Le chiavi del tempo cìngon d’assedio
le cale nascoste e lo sterminio
dei tonni nella rete epicedio
senza defunti: ecco è il tedio
d’un paese senza volto carminio
che cola sul lento stato d’assedio.
6. a tutti noi indiani della riserva
(sonetto variabile )
S’azzuffano i poeti s’azzannano
fratelli clandestini! S’affannano
a dir d’un mondo cui nessuno presta
fede qui nel trambusto della festa.
E tutti gridano!…ma che ci resta
del vino e del banchetto?! La cesta
è vuota del pane e dell’ affanno
l’angoscia è un ghigno e non fa danno.
Che sappiamo –noi- oggi della morte?*
Ma nessuno presta ascolto. Il morto
lo piangono i poeti – e a torto.
Il pesce e la fanciulla..lo sconforto
che li culla è quell’ oscuro/azzurro** porto
ove fluisce l’altrui – e nostra – sorte.
* da “Oggetti e argomenti per una disperazione”

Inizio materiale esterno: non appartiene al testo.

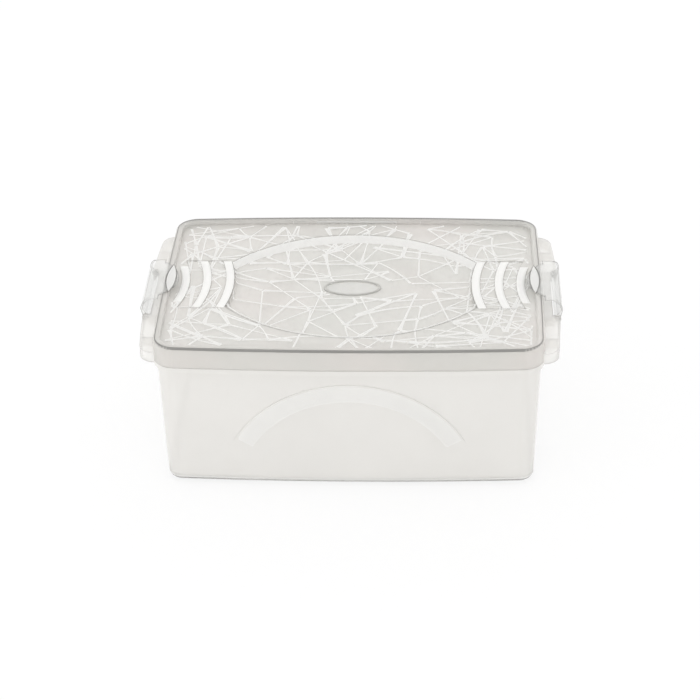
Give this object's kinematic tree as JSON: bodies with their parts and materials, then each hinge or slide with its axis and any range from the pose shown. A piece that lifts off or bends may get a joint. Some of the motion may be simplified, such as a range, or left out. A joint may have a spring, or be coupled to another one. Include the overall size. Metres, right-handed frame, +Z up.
{
  "type": "storage box with latching lid",
  "caption": "Clear plastic storage box with a lift-off lid, carrying ears and a swinging latch at each end.",
  "frame": {"origin": "under the middle of the tub, on the plane its feet stand on", "axes": "+X along the box's length, +Y from its front to its back, +Z up"},
  "size_m": [0.443, 0.2914, 0.1725],
  "materials": {
    "tub_plastic": "gloss",
    "lid_plastic": "gloss",
    "latch_plastic": "gloss"
  },
  "bodies": {
    "tub_body": {"tub": "tub_plastic"},
    "lid_body": {"lid": "lid_plastic"},
    "latch_left_body": {"latch_left": "latch_plastic"},
    "latch_right_body": {"latch_right": "latch_plastic"}
  },
  "joints": [
    {"name": "lid_lift", "type": "slide", "parent": "tub_body", "child": "lid_body", "axis": [0, 0, 1], "range_m": [0, 0.03]},
    {"name": "latch_left_hinge", "type": "hinge", "parent": "tub_body", "child": "latch_left_body", "pos_m": [-0.216, 0, 0.152], "axis": [0, -1, 0], "range_deg": [0, 110]},
    {"name": "latch_right_hinge", "type": "hinge", "parent": "tub_body", "child": "latch_right_body", "pos_m": [0.216, 0, 0.152], "axis": [0, 1, 0], "range_deg": [0, 110]}
  ],
  "couplings": [
    {"joint": "latch_left_hinge", "follows": "lid_lift", "rad_per_m": 63.9},
    {"joint": "latch_right_hinge", "follows": "lid_lift", "rad_per_m": 63.9}
  ]
}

Da Lezioni di fisica e Fecaloro(1964) di Elio Pagliarani
** a chi legge scegliere la variante che preferisce, o magari lasciarvele entrambe.
S.D.A.
e, si capisce, absit iniuria” narcisismis”.
Sono nati in altre circostanze e portano dediche occasionali, in quanto s’adattavano ad alcuni spunti d’intervento delle persone citate da quel post di Andrea Inglese.
Non credo siano gran cosa, però m’interessa il modo in cui la “forma sonetto” si adatta a qualsiasi registro e/o soluzione ritmica e metrica e circostanza. Ennesima prova della sua assoluta duttilità ed apertura.
Belle e maledette come sempre.
Ne hai fatta di strada da quando hai iniziato a scrivere(cioè da quando hai imparato a tenere la penna in mano,penso.)
Ho avuto l’onore di avere qualcuna delle tue prime poesie..sempre belle,ma diverse.
Ma la tua anima malinconica e randagia resta sempre..!
Complimenti.Ti meriti il successo che ti spetta.
ps: voglio leggere il tuo romanzo!Lo trovo nelle librerie?
e voglio l’autografo,eh!
un abbraccio.
Caro Salvatore, i tuoi testi mostrano in effetti che il sonetto si può adattare a realtà completamente diverse. Nel Cinquecento dicevano non a caso che il sonetto fosse l’epigramma perfetto, la forma che si adatta a ogni occasione…
che udissi il mio grido sommerso, il tuono
del mio silenzio. Ora il mio tormento
invoca solamente il tuo perdono
perché quest’odio, che nel cuore sento,
somiglia al volto cieco dell’amore
come un figlio somiglia al genitore.
Solo per citare versi che mi hanno commossa, che sento vivi.
Come tutto il resto, del resto far pulsare una poesia significa essere poeti.
Sono contenta di conoscerti.
Complimenti, continua ad alimentare il fuoco che hai dentro
@Sabrina e Chiara: grazie per le belle parole. Siete troppo gentili… :-)
Molto belle, curate ed espressive al tempo stesso. Un equilibrio che ammiro davvero.
Francesco t.
Ti ringrazio, Francesco.
E l’ultimo sonetto è stupendo.
G.
Ti ringrazio tanto, Gemma.
bravo, complimenti.
Grazie, caro Franz!
Caro Christian, se vai sul mio blog http://acapofitto.splinder.com, vi trovi postato qualcosa che ti riguarda. Mandami un messaggio quando “Prigioni” sarà disponibile in libreria. Anche “Amare ombre”, naturalmente.
Anche oggi sei postato sul mio blog. Se vuoi, puoi mandare altri sonetti da postare; a questa mail : saldan@libero.it
Caro Salvatore, ho visto: grazie, sei davvero gentile! Sicuramente ti manderò altri sonetti. Quanto a Lucciole in realtà non è un madrigaletto: hai fatto bene a interpretarlo così, e forse decontestualizzato non si capisce. Ma c’è un altro semisonetto, in un’altra parte della raccolta, che ha la stessa lunghezza e le stesse rime. Insomma, è la metà di un sonetto che idealmente si compone di due semisonetti quartina+terzina, hihihi… Un abbraccio e grazie ancora!